BEIJING, Jan 27 (Reuters) - China logged its first annual rise in industrial profit in four years in 2025, official data showed on Tuesday, as a government call to end price wars and other excessive competitive
practices eased strain on businesses.
Weak growth in the $19 trillion economy prompted rebukes for sectors such as autos and solar panels that brought an end to a race to the bottom. That has yet to halt a years-long decline in producer prices but an export boom has helped offset weak consumption at home.
Profit at industrial firms increased 5.3% in December from the same month a year earlier, reversing a 13.1% on-year fall in November, showed data from the National Bureau of Statistics.
For the whole of 2025, profit was up 0.6%, versus a 0.1% increase in the first 11 months. That marked the first annual gain in four years.
The auto industry ended last year with a 0.6% rise in profit, reversing an 8% fall in 2024, helped by strong exports.

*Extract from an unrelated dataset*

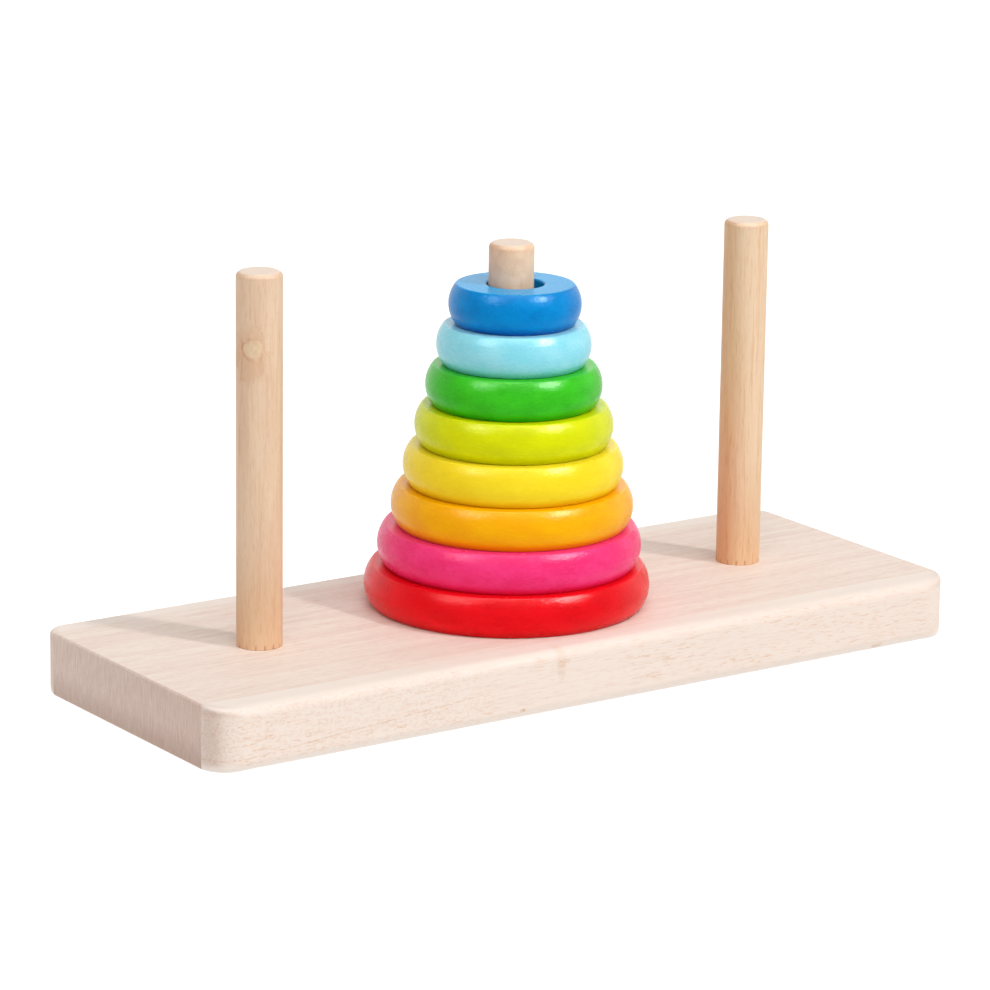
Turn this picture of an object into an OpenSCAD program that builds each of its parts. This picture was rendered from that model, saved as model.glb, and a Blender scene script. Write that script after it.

Export diversification away from the U.S. cushioned the economy from the impact of U.S. President Donald Trump's tariffs on Chinese imports.
State-owned firms saw profit down 3.9% last year, while privately run firms' profit stayed flat and foreign firms recorded a 4.2% gain, the data showed.
Industrial profit figures cover firms with annual revenue of at least 20 million yuan ($2.88 million) from their main operations.